Meister Eckhart

Quotes on Thankfulness

Gratitude... goes beyond the "mine" and "thine" and claims the truth that all of life is a pure gift. In the past I always thought of gratitude as a spontaneous response to the awareness of gifts received, but now I realize that gratitude can also be lived as a discipline. The discipline of gratitude is the explicit effort to acknowledge that all I am and have is given to me as a gift of love, a gift to be celebrated with joy. 

 --Henri J. M. Nouwen

Resentment and gratitude cannot coexist, since resentment blocks the perception and experience of life as a gift. My resentment tells me that I don't receive what I deserve. It always manifests itself in envy.  --Henri J. M. Nouwen


Gratitude as a discipline involves a conscious choice. I can choose to be grateful even when my emotions and feelings are still steeped in hurt and resentment. It is amazing how many occasions present themselves in which I can choose gratitude instead of a complaint. I can choose to grateful when I am criticized, even when my heart still responds in bitterness. I can choose to speak about goodness and beauty, even when my inner eye still looks for someone to accuse or something to call ugly. 
 --Henri J. M. Nouwen

Being thankful is not telling God you appreciate the fact that your life is not in shambles. If that is the basis of your gratitude, you are on slippery ground. Every day of your life you face the possibility that a blessing in your life may be taken away. But blessings are only signs of God's love. The real blessing, of course, is the love itself. Whenever we get too attached to the sign, we lose our grasp on the God who gave it to us. Churches are filled with widows who can explain this to you. We are not ultimately grateful that we are still holding our blessings. We are grateful that we are held by God even when the blessings are slipping through our fingers.   --Craig Barnes
{The soul} must forget about {understanding}, and abandon itself into the arms of love, and His Majesty will teach it what to do next; almost its whole work is to realize its unworthiness to receive such great good and to occupy itself in thanksgiving.   --Teresa of Avila
 
You say, 'If I had a little more, I should be very satisfied.' You make a mistake. If you are not content with what you have, you would not be satisfied if it were doubled.  --Charles Haddon Spurgeon 

The optimist says, the cup is half full. The pessimist says, the cup is half empty. The child of God says; My cup runneth over. 
 --Anonymous 

The most important prayer in the world is just two words long: "Thank you"   --Meister Eckhart 

We prevent God from giving us the great spiritual gifts He has in store for us, because we do not give thanks for daily gifts. We think we dare not be satisfied with the small measure of spiritual knowledge, experience, and love that has been given to us, and that we must constantly be looking forward eagerly for the highest good. Then we deplore the fact that we lack the deep certainty, the strong faith, and the rich experience that God has given to others, and we consider this lament to be pious. We pray for the big things and forget to give thanks for the ordinary, small (and yet really not small) gifts. How can God entrust great things to one who will not thankfully receive from Him the little things?   --Dietrich Bonhoeffer

It must be an odd feeling to be thankful to nobody in particular. Christians in public institutions often see this odd thing happening on Thanksgiving Day. Everyone in the institution seems to be thankful "in general." It's very strange. It's a little like being married in general.   --Cornelius Plantinga, Jr.

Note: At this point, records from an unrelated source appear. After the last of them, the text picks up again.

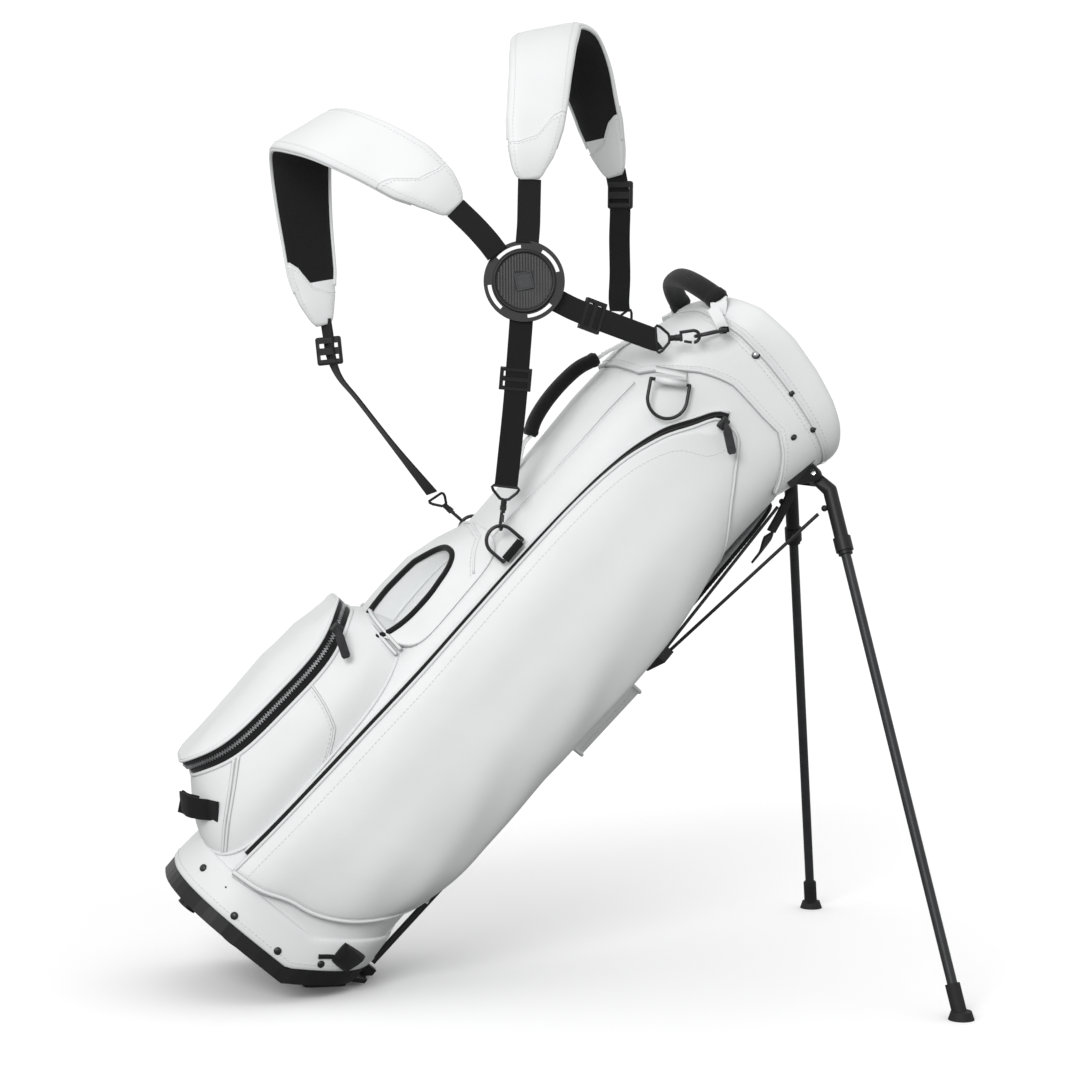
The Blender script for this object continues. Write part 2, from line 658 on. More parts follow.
def long_zips():
    """Zip tape, coil and the piping on the tube's side of each long zip."""
    ua = edge_curve(ZIP_LINE, 160)
    ua = ua[ua[:, 0] > 80]
    u = ua[:, 0]
    p = skin(u, ua[:, 1], 3.0)
    p[:, 0] -= 3.4 * np.interp(u, [60, 500, 640, 720, 780], [1, 0.8, 0.8, 0.9, 0.3])
    p[:, 2] += np.interp(u, [60, 560, 640, 720, 780], [0, 0, 1.2, 3.2, 4.0])
    path, normal = to_world(p), side_normal(ua)
    half = np.interp(u, [60, 110, 160, 340, 520, 600, 660, 705, 740, 770],
                     [6.0, 5.6, 5.2, 4.6, 3.4, 2.4, 2.8, 4.4, 5.0, 4.0])[:, None] * MM
    box = np.array([[1, 0.5], [1, -0.5], [-1, -0.5], [-1, 0.5]])
    section = box * np.stack([half, np.full_like(half, 1.6 * MM)], -1)
    across = np.cross(frames(path, normal)[0], normal)
    for side, sign in BOTH:
        sweep(f"{side}_zip_tape", flip(path, sign), flip(across, sign), section, "zip", smooth=False,
              replaces=("zips",) if sign < 0 else ())
    rope_pair("zip_coil", path + normal * 1.0 * MM, 0.9, "paint", count=8)
    forward = np.sign(np.sum(across * turned([1, 0, 0]), -1, keepdims=True))
    rope_pair("zip_piping", path - across * (half + 1.4 * MM) * forward - normal * 0.8 * MM, 1.6, "piping")


long_zips()


def panel_seams():
    """Sewn seams on the tube in front of and behind the side pockets."""
    seams = [[(-96, 380), (-93, 470), (-90, 560), (-86, 650), (-82, 745)],
             [(121, 474), (108, 400), (106, 330), (105, 227), (110, 150)],
             [(100, 60), (103, 90), (106, 120)]]
    rows = []
    for k, seam in enumerate(seams):
        path, normal = on_side(seam, 0.6, 90)
        rope_pair(f"panel_seam_{k}", path - normal * 0.7 * MM, 1.3, "piping", count=8)
        rows.append(beside(path, normal))
    stitch_pair("seam_stitches", rows, radius=0.34)


panel_seams()

# ---------------------------------------------------------------- collar and rim
# angle and height along the yoke's lower edge
YOKE = np.array([[180, 742], [205, 744], [222, 748], [236, 765], [252, 790], [266, 806], [280, 811],
                 [292, 800], [302, 788], [311, 777], [317, 768], [320, 766], [323, 771], [328, 790],
                 [333, 815], [338, 822], [345, 824], [360, 824]])


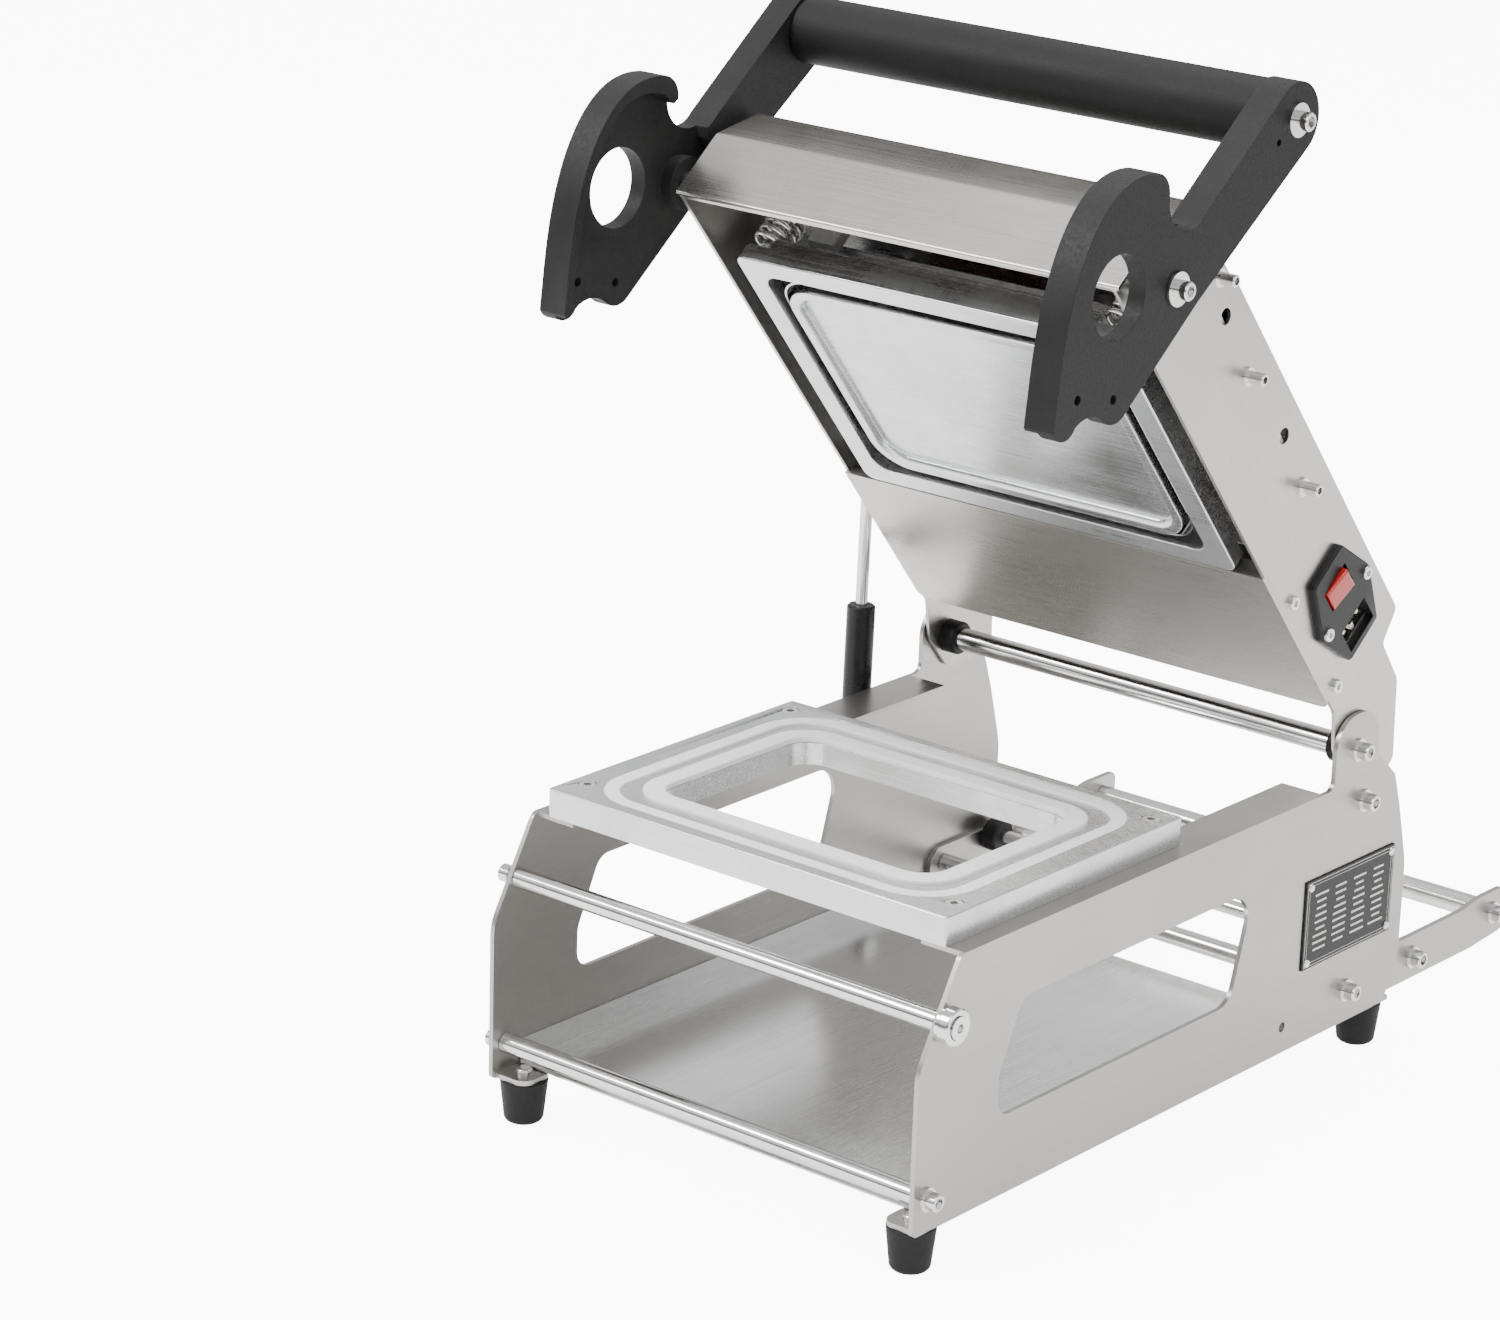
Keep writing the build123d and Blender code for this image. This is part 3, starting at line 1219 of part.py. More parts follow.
save("cam_lever_right", cam_lever(1), HEAD_PLACE)
save("cam_lever_left", cam_lever(-1), HEAD_PLACE)
save("grip_tube", grip_tube(), HEAD_PLACE)
save("grip_core", grip_core(), HEAD_PLACE)
save("grip_screws", both_sides(grip_screw), HEAD_PLACE)
save("rocker", rocker(), HEAD_PLACE)
save("strut_tube", strut_tube())
save("strut_rod", strut_rod())
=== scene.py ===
import json
import math

import bmesh
import bpy
from mathutils import Matrix, Vector

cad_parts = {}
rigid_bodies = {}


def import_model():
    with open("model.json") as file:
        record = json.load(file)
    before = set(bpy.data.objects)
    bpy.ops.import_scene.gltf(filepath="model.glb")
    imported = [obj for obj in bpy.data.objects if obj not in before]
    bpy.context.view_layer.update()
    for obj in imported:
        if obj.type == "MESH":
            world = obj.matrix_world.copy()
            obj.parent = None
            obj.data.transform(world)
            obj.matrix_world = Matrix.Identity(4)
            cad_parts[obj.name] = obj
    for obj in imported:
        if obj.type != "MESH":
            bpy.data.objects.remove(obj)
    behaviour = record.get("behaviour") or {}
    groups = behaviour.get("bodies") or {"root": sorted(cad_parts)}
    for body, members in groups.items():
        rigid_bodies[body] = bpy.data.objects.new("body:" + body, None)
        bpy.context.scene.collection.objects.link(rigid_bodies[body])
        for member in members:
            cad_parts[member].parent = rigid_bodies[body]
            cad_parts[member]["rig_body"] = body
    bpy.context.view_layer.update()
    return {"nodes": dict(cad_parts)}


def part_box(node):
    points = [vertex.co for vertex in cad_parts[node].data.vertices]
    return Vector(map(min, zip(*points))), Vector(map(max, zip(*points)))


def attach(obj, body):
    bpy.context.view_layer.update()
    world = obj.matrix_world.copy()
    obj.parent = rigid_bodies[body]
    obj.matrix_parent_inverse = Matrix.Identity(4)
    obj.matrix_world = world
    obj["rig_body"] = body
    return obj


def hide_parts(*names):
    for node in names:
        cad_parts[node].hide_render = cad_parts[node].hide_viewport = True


bl_info = {
    "name": "Tray Sealer",
    "version": (1, 0, 0),
    "blender": (4, 5, 0),
    "location": "3D View > Sidebar > Tray Sealer",
    "description": "Finishes and small parts of a lever sealer for film-lidded trays",
    "category": "Add Mesh",
}

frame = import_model()
NODES = frame["nodes"]
MM = 0.001

# lean of the open head about X, and the head's own upward direction
HEAD_LEAN = math.radians(-50.4)
HEAD_UP = Vector((0.0, -math.sin(HEAD_LEAN), math.cos(HEAD_LEAN)))

# stretched grain of brushed steel: along the depth of a sheet and across the machine
GRAIN_IN_DEPTH = (1500.0, 12.0, 1500.0)
GRAIN_ACROSS = (10.0, 1500.0, 1500.0)
# frame side plates and film arms: the brushed steel tint made about a fifth darker, painted shade
SIDE_STEEL_PAINTED_SHADE = (0.44, 0.425, 0.40)
TRAY_GRAIN = (1500.0, 9.0, 1500.0)
TRAY_STEEL = (0.74, 0.74, 0.74)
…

Quotes I have carried with me for years...

Scripture says no one knows the Father but the Son. Therefore, if you want to know God, you must not only be like the Son, you must be the Son.
-Meister Eckhart

If you tell me Christian commitment is a kind of thing that has happened to you once and for all like some kind of spiritual plastic surgery, I say go to, go to, you’re either pulling the wool over your own eyes or trying to pull it over mine. Every morning you should wake up in your bed and ask yourself; “Can I believe it all again today?” No, better still, don’t ask till after you’ve read The New York Times, till after you’ve studied that daily record of the world’s brokenness and corruption, which should always stand side by side with your Bible. Then ask yourself if you can believe in the Gospel of Jesus Christ again for that particular day. If your answer is always Yes, then you probably don’t know what believing means. At least five times out of ten the answer should be No because the No is as important as the Yes, maybe more so. The No is what proves you’re human in case you should ever doubt it. And then if some morning the answer happens to be really Yes, it should be a Yes that’s choked with confession and tears and great laughter.
-Frederick Buechner

I do admit that for Christians to enter this subject honestly is to invite great anxiety. It is to walk the razor's edge, to run the risk of cutting the final cord still binding many to the faith of their mothers and fathers. But the price for refusing to enter this consideration is for me even higher. The inability to question reveals that one has no confidence that one's belief system one's faith has already died. It one seeks to protect God from truth or new insights, then God has surely already died.